* Directions for this task
Each record must be reproduced exactly as it is shown.

* Data rows
☆ ☆ ☆ ☆ ☆ ☆ ☆

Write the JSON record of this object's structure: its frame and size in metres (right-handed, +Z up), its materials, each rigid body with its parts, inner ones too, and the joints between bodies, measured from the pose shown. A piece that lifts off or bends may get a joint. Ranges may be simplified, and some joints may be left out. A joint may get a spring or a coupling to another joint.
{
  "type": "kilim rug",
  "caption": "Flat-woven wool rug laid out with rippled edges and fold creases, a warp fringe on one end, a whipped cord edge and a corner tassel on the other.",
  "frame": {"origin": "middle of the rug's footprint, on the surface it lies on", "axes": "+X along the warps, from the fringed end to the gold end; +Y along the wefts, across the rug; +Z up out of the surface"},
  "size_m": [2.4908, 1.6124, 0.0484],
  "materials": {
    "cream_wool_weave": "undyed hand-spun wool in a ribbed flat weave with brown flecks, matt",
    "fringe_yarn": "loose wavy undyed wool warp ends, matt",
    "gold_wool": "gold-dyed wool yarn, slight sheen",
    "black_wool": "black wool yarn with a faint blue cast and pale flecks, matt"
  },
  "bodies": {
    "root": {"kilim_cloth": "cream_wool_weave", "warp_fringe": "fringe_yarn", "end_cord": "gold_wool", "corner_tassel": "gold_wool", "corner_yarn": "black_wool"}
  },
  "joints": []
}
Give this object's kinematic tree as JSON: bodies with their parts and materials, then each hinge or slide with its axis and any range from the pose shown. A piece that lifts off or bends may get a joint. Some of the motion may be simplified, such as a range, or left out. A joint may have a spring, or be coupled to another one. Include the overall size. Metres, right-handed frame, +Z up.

☆ ☆ ☆ ☆ ☆ ☆ ☆

* Completed exercise
Write the JSON record of this object's structure: its frame and size in metres (right-handed, +Z up), its materials, each rigid body with its parts, inner ones too, and the joints between bodies, measured from the pose shown. A piece that lifts off or bends may get a joint. Ranges may be simplified, and some joints may be left out. A joint may get a spring or a coupling to another joint.
{
  "type": "kilim rug",
  "caption": "Flat-woven wool rug laid out with rippled edges and fold creases, a warp fringe on one end, a whipped cord edge and a corner tassel on the other.",
  "frame": {"origin": "middle of the rug's footprint, on the surface it lies on", "axes": "+X along the warps, from the fringed end to the gold end; +Y along the wefts, across the rug; +Z up out of the surface"},
  "size_m": [2.4908, 1.6124, 0.0484],
  "materials": {
    "cream_wool_weave": "undyed hand-spun wool in a ribbed flat weave with brown flecks, matt",
    "fringe_yarn": "loose wavy undyed wool warp ends, matt",
    "gold_wool": "gold-dyed wool yarn, slight sheen",
    "black_wool": "black wool yarn with a faint blue cast and pale flecks, matt"
  },
  "bodies": {
    "root": {"kilim_cloth": "cream_wool_weave", "warp_fringe": "fringe_yarn", "end_cord": "gold_wool", "corner_tassel": "gold_wool", "corner_yarn": "black_wool"}
  },
  "joints": []
}
Give this object's kinematic tree as JSON: bodies with their parts and materials, then each hinge or slide with its axis and any range from the pose shown. A piece that lifts off or bends may get a joint. Some of the motion may be simplified, such as a range, or left out. A joint may have a spring, or be coupled to another one. Include the overall size. Metres, right-handed frame, +Z up.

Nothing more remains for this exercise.